[Records with modeling code]
--------
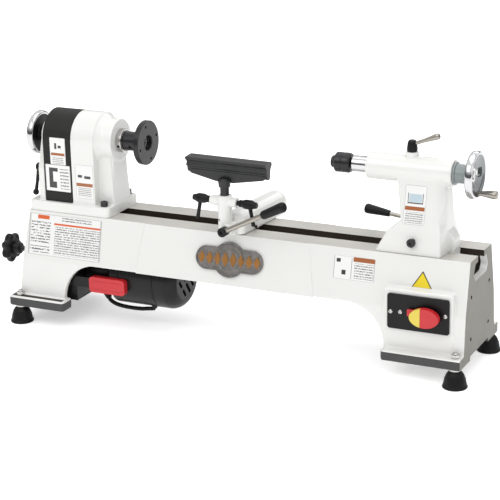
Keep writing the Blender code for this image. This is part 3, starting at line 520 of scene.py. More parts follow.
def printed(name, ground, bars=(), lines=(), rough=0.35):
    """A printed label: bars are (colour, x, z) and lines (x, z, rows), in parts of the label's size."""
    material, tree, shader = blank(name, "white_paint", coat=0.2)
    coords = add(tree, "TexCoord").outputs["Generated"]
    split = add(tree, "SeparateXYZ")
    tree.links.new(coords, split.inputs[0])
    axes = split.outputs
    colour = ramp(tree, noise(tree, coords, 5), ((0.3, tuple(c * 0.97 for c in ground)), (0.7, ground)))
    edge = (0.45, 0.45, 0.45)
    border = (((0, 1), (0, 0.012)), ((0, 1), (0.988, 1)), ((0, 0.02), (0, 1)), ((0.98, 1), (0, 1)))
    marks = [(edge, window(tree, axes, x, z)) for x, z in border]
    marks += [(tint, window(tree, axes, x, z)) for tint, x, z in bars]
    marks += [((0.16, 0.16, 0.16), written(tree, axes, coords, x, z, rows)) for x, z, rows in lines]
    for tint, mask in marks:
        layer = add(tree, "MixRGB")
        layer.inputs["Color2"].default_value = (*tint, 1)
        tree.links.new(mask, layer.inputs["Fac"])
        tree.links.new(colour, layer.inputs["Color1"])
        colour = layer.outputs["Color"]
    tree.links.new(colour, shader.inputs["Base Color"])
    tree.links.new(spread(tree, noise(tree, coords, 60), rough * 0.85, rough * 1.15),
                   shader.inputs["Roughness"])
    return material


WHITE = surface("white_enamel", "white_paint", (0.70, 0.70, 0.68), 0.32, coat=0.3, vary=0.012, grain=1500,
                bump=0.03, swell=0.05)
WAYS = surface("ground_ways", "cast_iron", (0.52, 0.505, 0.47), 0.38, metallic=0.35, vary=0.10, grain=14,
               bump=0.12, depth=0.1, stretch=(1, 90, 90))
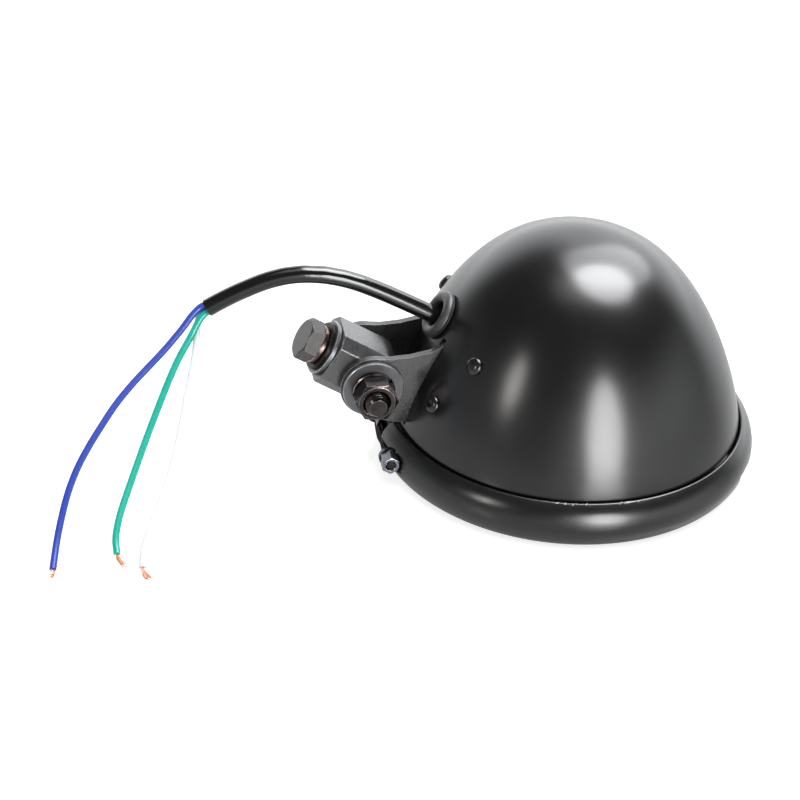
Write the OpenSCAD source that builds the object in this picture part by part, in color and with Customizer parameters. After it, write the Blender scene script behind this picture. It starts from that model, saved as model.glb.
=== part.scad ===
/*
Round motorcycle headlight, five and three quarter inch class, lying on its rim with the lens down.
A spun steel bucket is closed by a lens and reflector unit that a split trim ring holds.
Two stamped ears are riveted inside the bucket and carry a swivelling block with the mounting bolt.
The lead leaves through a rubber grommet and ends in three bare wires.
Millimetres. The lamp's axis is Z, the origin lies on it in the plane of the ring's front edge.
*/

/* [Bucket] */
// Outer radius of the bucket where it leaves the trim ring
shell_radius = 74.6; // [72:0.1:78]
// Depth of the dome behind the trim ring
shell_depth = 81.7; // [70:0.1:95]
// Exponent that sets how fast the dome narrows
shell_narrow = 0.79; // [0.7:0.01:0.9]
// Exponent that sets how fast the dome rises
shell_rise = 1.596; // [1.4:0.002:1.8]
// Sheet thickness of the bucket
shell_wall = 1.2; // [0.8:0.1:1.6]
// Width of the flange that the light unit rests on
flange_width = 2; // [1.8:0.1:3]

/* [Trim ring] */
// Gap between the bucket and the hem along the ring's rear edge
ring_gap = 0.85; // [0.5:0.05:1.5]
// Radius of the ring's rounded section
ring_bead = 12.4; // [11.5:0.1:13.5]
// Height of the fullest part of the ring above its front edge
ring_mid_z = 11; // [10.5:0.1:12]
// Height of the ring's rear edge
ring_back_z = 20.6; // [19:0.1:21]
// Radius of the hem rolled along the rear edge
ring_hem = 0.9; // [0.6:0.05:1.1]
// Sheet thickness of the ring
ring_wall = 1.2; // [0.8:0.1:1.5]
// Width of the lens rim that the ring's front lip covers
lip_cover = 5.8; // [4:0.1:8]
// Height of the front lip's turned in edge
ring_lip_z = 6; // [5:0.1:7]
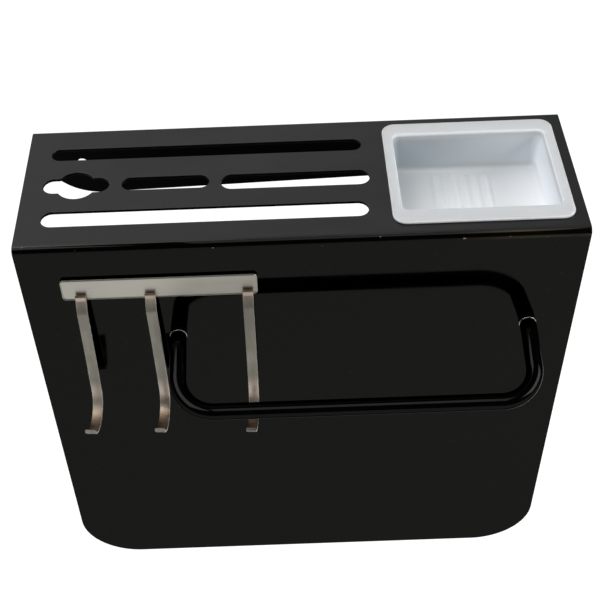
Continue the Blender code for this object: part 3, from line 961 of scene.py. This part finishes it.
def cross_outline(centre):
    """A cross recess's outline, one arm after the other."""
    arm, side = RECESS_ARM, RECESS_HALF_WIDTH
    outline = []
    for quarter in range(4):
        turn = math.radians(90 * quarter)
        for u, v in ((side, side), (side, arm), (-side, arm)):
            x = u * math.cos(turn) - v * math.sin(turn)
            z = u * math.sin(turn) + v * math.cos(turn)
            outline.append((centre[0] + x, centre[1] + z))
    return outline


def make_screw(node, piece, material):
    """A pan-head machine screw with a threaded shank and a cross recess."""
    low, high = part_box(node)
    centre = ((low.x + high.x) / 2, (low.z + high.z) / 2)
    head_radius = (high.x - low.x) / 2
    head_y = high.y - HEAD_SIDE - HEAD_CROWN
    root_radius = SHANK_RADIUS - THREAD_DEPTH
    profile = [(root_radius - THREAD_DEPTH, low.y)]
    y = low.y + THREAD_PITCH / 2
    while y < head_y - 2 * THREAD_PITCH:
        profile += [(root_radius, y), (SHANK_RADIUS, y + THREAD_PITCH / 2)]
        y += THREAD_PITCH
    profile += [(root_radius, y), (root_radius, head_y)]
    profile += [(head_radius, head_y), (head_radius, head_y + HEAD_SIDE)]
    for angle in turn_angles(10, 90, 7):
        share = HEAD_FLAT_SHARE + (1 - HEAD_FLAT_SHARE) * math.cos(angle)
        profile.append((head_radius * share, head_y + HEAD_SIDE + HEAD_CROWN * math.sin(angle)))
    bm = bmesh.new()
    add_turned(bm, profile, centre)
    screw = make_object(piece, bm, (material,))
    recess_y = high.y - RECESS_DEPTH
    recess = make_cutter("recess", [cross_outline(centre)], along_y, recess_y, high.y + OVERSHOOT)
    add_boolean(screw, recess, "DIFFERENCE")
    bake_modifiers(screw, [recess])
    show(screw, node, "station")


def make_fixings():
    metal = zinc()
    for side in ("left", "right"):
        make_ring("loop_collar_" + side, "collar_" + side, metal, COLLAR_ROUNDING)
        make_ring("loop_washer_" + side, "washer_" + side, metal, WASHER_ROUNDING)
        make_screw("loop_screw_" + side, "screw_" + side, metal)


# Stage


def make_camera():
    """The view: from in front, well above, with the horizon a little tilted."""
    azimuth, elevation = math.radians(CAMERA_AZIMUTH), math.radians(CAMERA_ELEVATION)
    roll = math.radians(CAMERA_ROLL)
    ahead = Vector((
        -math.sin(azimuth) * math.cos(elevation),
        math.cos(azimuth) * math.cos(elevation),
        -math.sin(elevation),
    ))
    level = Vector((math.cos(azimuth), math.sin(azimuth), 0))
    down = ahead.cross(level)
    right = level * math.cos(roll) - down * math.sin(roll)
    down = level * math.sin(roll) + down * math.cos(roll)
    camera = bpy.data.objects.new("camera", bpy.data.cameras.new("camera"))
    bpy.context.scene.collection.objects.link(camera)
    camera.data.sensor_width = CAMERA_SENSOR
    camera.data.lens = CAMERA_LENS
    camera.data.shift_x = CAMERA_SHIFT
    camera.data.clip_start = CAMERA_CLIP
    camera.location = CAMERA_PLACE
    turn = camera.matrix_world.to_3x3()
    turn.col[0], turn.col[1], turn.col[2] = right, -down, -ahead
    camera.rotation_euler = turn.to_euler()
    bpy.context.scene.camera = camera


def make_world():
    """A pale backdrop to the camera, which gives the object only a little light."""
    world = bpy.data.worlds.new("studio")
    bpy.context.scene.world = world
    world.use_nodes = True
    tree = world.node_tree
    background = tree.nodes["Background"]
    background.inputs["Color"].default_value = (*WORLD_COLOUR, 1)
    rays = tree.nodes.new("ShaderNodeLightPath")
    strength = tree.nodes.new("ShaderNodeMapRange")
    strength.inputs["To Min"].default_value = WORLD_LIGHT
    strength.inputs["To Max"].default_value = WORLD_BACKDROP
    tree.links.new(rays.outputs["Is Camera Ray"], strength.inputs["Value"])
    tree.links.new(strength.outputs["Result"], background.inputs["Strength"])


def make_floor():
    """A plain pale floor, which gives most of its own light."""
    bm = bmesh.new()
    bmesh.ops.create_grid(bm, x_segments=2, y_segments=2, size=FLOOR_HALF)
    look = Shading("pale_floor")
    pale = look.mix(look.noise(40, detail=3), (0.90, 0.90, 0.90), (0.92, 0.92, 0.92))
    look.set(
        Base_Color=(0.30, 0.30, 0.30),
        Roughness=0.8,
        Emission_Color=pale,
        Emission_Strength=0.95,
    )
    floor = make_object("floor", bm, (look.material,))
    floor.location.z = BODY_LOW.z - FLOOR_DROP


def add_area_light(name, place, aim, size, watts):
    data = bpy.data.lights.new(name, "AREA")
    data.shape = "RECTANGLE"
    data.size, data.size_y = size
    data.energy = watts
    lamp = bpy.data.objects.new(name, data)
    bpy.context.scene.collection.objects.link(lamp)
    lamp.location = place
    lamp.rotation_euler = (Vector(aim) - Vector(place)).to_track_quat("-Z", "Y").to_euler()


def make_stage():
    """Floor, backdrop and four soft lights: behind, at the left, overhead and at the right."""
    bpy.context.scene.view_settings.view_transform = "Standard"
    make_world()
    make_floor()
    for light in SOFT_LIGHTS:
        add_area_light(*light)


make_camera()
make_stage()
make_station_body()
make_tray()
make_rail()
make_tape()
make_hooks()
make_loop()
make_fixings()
--------
* [TASK DIRECTIONS]: Retype exactly the lines above, from the one with "Continue the Blender" through the one with "return outline", inclusive.

* [CORRECT RESPONSE]:
Continue the Blender code for this object: part 3, from line 961 of scene.py. This part finishes it.
def cross_outline(centre):
    """A cross recess's outline, one arm after the other."""
    arm, side = RECESS_ARM, RECESS_HALF_WIDTH
    outline = []
    for quarter in range(4):
        turn = math.radians(90 * quarter)
        for u, v in ((side, side), (side, arm), (-side, arm)):
            x = u * math.cos(turn) - v * math.sin(turn)
            z = u * math.sin(turn) + v * math.cos(turn)
            outline.append((centre[0] + x, centre[1] + z))
    return outline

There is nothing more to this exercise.